>> Begin Available data

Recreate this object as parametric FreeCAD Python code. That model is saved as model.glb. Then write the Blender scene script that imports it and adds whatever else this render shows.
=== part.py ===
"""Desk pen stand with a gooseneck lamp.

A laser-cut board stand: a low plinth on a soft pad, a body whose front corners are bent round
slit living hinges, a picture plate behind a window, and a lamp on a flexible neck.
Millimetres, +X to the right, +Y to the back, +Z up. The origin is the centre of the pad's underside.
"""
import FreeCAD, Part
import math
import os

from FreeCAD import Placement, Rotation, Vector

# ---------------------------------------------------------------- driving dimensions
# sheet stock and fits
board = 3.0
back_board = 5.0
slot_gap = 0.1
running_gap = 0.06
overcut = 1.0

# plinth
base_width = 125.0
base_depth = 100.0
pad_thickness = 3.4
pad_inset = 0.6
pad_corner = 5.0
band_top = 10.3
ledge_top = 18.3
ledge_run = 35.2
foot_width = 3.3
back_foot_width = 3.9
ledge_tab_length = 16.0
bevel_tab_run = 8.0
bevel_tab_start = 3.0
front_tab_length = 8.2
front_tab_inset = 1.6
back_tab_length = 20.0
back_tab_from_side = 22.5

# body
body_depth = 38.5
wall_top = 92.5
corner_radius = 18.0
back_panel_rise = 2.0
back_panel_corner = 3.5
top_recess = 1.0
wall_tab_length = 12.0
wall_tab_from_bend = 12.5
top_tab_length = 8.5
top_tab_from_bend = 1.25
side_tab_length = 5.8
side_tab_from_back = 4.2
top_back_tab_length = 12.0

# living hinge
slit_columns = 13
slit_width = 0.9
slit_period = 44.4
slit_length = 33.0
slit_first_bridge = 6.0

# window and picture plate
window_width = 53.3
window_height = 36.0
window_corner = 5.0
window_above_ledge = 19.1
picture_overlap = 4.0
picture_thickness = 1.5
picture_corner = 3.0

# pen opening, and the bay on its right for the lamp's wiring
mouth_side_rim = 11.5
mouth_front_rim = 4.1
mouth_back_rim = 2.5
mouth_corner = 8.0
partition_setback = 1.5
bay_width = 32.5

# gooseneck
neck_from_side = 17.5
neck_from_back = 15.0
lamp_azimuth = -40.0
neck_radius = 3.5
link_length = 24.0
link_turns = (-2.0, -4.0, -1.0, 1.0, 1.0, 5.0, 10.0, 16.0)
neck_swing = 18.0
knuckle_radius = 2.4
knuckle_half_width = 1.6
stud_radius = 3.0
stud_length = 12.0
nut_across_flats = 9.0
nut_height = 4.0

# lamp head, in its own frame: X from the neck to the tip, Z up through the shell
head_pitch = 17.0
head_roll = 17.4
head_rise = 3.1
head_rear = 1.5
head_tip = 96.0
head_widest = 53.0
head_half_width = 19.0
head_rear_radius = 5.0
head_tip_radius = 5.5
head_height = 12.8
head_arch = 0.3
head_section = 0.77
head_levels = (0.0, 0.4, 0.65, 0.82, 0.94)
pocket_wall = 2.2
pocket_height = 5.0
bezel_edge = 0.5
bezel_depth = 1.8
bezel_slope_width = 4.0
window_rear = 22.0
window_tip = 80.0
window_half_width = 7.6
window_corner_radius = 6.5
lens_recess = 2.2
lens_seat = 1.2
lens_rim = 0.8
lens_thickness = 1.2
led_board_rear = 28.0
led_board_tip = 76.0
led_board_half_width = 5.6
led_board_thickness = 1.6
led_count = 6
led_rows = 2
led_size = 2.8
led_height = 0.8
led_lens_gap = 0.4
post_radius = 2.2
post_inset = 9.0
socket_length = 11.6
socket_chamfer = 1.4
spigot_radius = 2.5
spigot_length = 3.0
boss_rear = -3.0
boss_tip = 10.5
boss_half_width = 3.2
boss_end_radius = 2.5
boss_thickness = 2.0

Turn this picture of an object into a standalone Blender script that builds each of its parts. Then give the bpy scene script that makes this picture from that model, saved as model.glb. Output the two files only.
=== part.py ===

>> End Available data
>> Begin Available data

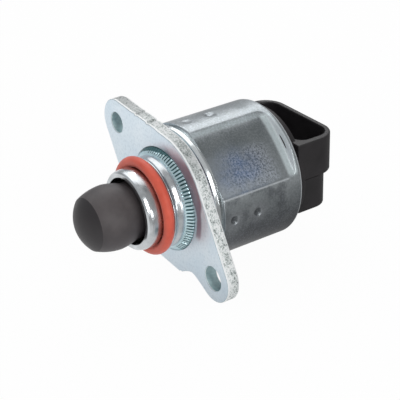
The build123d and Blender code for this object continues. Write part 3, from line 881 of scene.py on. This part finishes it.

>> End Available data

» Exercise goal: Everything from the line that contains "Recreate this object" through the line that contains "a gooseneck lamp." is to be transcribed exactly, and nothing outside that range.

» Reply:
Recreate this object as parametric FreeCAD Python code. That model is saved as model.glb. Then write the Blender scene script that imports it and adds whatever else this render shows.
=== part.py ===
"""Desk pen stand with a gooseneck lamp.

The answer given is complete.